If I may reword a famous phrase: If you are in the pursuit of photorealism, do as the cameras do. ;)
 
You determine "underexposed" vs. "overexposed" in the same way you do with a FP16 buffer. The problem is almost identical in both situations, except you have temporary precision issues for the flattest parts of the tone mapping curve. Why temporary? Because even with the precision issues, you can still get a rough idea of what their luminance is, and after adjusting in the right direction, the next frame will lessen the precision issues and so on.
Okay, perhaps I wasn't too clear, but the thing I was getting at was that there are several ways people try to BS this which aren't necessarily good. The problems happen when people try and determine an appropriate exposure level either based on faulty luminance estimates... Possibly because the estimation is too naive, it ignores certain important details (like the fact that the image is not linear), or they just don't sample sufficiently in the name of the almighty microsecond.
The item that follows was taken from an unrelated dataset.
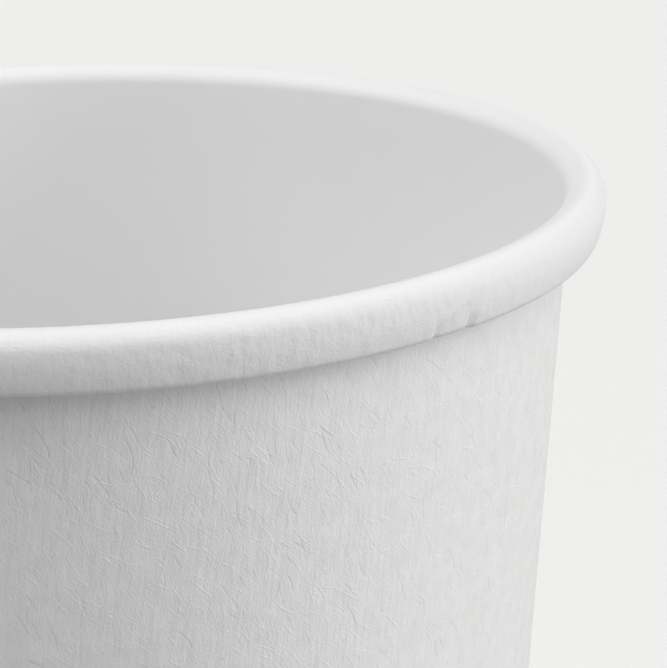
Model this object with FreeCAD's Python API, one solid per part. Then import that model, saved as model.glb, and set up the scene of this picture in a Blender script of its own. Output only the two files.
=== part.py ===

Sure, starting from the post-tone mapping image is all well and good, but trying to do something that is both acceptably close to correct and cheap enough for your particular application is where things tend to fall into hell. But then, everybody makes concessions because it's not always worth the trouble.
 
SMM, did you read my last post? How do you think cameras determine exposure? The sensors don't have anywhere near the dynamic range necessary to instantly determine the exposure level given the wide range of lighting conditions on this planet.

Have you ever used the histogram feature on a digital camera? If it's weighted too much on one side or the other, you need to adjust the exposure (though the camera usually does this for you). However, you don't need 5 orders of magnitude on the x-axis of your histogram to determine this. The post-tonemapped image along with the exposure level used to generate it is all you need to figure out which way it must be adjusted.

Let me ask you this: Have you ever come across a photograph which didn't have the correct exposure, yet you could not determine which way it needed to be adjusted?